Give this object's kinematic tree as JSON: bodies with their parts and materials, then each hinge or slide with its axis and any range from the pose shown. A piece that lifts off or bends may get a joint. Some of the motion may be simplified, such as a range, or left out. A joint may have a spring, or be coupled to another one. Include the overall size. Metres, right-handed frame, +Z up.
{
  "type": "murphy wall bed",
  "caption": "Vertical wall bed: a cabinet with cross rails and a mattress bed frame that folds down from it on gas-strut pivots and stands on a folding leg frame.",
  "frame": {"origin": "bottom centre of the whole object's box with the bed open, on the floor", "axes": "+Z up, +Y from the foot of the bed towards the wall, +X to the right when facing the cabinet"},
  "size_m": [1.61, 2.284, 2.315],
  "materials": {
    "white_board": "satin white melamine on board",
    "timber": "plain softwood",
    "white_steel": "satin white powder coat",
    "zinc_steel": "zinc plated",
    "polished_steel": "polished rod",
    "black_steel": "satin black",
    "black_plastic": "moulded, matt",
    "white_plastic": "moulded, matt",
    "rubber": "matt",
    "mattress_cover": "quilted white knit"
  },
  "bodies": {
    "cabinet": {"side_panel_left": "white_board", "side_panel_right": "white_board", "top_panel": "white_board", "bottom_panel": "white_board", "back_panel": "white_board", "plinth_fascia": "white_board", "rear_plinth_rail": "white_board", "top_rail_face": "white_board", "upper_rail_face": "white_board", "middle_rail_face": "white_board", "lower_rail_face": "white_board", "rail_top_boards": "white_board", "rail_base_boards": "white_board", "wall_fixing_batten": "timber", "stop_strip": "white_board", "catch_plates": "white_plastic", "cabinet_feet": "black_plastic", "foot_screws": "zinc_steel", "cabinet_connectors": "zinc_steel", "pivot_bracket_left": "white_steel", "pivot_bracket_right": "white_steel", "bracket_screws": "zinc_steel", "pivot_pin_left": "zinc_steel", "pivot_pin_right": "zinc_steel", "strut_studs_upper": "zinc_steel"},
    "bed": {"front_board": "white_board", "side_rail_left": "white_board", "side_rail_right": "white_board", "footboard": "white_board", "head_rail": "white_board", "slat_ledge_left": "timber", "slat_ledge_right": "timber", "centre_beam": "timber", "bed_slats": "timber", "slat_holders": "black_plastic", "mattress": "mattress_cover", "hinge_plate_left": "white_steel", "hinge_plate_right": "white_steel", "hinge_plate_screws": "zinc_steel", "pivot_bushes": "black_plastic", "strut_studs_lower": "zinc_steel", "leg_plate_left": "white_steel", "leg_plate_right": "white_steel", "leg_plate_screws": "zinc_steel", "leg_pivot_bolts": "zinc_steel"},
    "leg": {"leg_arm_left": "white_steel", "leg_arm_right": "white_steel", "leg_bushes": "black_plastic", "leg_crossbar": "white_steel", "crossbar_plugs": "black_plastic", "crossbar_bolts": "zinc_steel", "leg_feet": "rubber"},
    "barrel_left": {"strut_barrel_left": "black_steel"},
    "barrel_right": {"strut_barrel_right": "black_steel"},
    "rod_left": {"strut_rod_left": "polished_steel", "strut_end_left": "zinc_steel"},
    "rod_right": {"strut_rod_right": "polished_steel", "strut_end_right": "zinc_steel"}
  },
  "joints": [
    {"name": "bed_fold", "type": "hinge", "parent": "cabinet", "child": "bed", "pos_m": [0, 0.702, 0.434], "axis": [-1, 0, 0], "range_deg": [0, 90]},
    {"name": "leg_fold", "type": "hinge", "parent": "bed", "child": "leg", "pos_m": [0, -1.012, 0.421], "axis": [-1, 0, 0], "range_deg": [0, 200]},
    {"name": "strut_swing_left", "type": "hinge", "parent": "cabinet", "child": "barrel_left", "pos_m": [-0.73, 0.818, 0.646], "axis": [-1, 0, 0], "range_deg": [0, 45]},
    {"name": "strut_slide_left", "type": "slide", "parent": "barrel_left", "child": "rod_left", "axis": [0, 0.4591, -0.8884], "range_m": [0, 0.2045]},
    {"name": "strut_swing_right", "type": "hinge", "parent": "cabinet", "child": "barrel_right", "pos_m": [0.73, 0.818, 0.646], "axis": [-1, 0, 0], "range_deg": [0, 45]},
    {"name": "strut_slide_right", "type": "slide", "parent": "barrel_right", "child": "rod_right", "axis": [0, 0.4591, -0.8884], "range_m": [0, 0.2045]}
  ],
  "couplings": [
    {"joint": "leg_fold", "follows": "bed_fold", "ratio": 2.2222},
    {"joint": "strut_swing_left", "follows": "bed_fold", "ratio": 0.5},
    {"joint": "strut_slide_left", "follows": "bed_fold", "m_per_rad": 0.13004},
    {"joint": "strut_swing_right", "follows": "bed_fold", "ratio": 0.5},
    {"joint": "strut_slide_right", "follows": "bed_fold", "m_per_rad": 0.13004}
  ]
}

******

Repeat the material in full, exactly as it stands.

Task output =
Give this object's kinematic tree as JSON: bodies with their parts and materials, then each hinge or slide with its axis and any range from the pose shown. A piece that lifts off or bends may get a joint. Some of the motion may be simplified, such as a range, or left out. A joint may have a spring, or be coupled to another one. Include the overall size. Metres, right-handed frame, +Z up.
{
  "type": "murphy wall bed",
  "caption": "Vertical wall bed: a cabinet with cross rails and a mattress bed frame that folds down from it on gas-strut pivots and stands on a folding leg frame.",
  "frame": {"origin": "bottom centre of the whole object's box with the bed open, on the floor", "axes": "+Z up, +Y from the foot of the bed towards the wall, +X to the right when facing the cabinet"},
  "size_m": [1.61, 2.284, 2.315],
  "materials": {
    "white_board": "satin white melamine on board",
    "timber": "plain softwood",
    "white_steel": "satin white powder coat",
    "zinc_steel": "zinc plated",
    "polished_steel": "polished rod",
    "black_steel": "satin black",
    "black_plastic": "moulded, matt",
    "white_plastic": "moulded, matt",
    "rubber": "matt",
    "mattress_cover": "quilted white knit"
  },
  "bodies": {
    "cabinet": {"side_panel_left": "white_board", "side_panel_right": "white_board", "top_panel": "white_board", "bottom_panel": "white_board", "back_panel": "white_board", "plinth_fascia": "white_board", "rear_plinth_rail": "white_board", "top_rail_face": "white_board", "upper_rail_face": "white_board", "middle_rail_face": "white_board", "lower_rail_face": "white_board", "rail_top_boards": "white_board", "rail_base_boards": "white_board", "wall_fixing_batten": "timber", "stop_strip": "white_board", "catch_plates": "white_plastic", "cabinet_feet": "black_plastic", "foot_screws": "zinc_steel", "cabinet_connectors": "zinc_steel", "pivot_bracket_left": "white_steel", "pivot_bracket_right": "white_steel", "bracket_screws": "zinc_steel", "pivot_pin_left": "zinc_steel", "pivot_pin_right": "zinc_steel", "strut_studs_upper": "zinc_steel"},
    "bed": {"front_board": "white_board", "side_rail_left": "white_board", "side_rail_right": "white_board", "footboard": "white_board", "head_rail": "white_board", "slat_ledge_left": "timber", "slat_ledge_right": "timber", "centre_beam": "timber", "bed_slats": "timber", "slat_holders": "black_plastic", "mattress": "mattress_cover", "hinge_plate_left": "white_steel", "hinge_plate_right": "white_steel", "hinge_plate_screws": "zinc_steel", "pivot_bushes": "black_plastic", "strut_studs_lower": "zinc_steel", "leg_plate_left": "white_steel", "leg_plate_right": "white_steel", "leg_plate_screws": "zinc_steel", "leg_pivot_bolts": "zinc_steel"},
    "leg": {"leg_arm_left": "white_steel", "leg_arm_right": "white_steel", "leg_bushes": "black_plastic", "leg_crossbar": "white_steel", "crossbar_plugs": "black_plastic", "crossbar_bolts": "zinc_steel", "leg_feet": "rubber"},
    "barrel_left": {"strut_barrel_left": "black_steel"},
    "barrel_right": {"strut_barrel_right": "black_steel"},
    "rod_left": {"strut_rod_left": "polished_steel", "strut_end_left": "zinc_steel"},
    "rod_right": {"strut_rod_right": "polished_steel", "strut_end_right": "zinc_steel"}
  },
  "joints": [
    {"name": "bed_fold", "type": "hinge", "parent": "cabinet", "child": "bed", "pos_m": [0, 0.702, 0.434], "axis": [-1, 0, 0], "range_deg": [0, 90]},
    {"name": "leg_fold", "type": "hinge", "parent": "bed", "child": "leg", "pos_m": [0, -1.012, 0.421], "axis": [-1, 0, 0], "range_deg": [0, 200]},
    {"name": "strut_swing_left", "type": "hinge", "parent": "cabinet", "child": "barrel_left", "pos_m": [-0.73, 0.818, 0.646], "axis": [-1, 0, 0], "range_deg": [0, 45]},
    {"name": "strut_slide_left", "type": "slide", "parent": "barrel_left", "child": "rod_left", "axis": [0, 0.4591, -0.8884], "range_m": [0, 0.2045]},
    {"name": "strut_swing_right", "type": "hinge", "parent": "cabinet", "child": "barrel_right", "pos_m": [0.73, 0.818, 0.646], "axis": [-1, 0, 0], "range_deg": [0, 45]},
    {"name": "strut_slide_right", "type": "slide", "parent": "barrel_right", "child": "rod_right", "axis": [0, 0.4591, -0.8884], "range_m": [0, 0.2045]}
  ],
  "couplings": [
    {"joint": "leg_fold", "follows": "bed_fold", "ratio": 2.2222},
    {"joint": "strut_swing_left", "follows": "bed_fold", "ratio": 0.5},
    {"joint": "strut_slide_left", "follows": "bed_fold", "m_per_rad": 0.13004},
    {"joint": "strut_swing_right", "follows": "bed_fold", "ratio": 0.5},
    {"joint": "strut_slide_right", "follows": "bed_fold", "m_per_rad": 0.13004}
  ]
}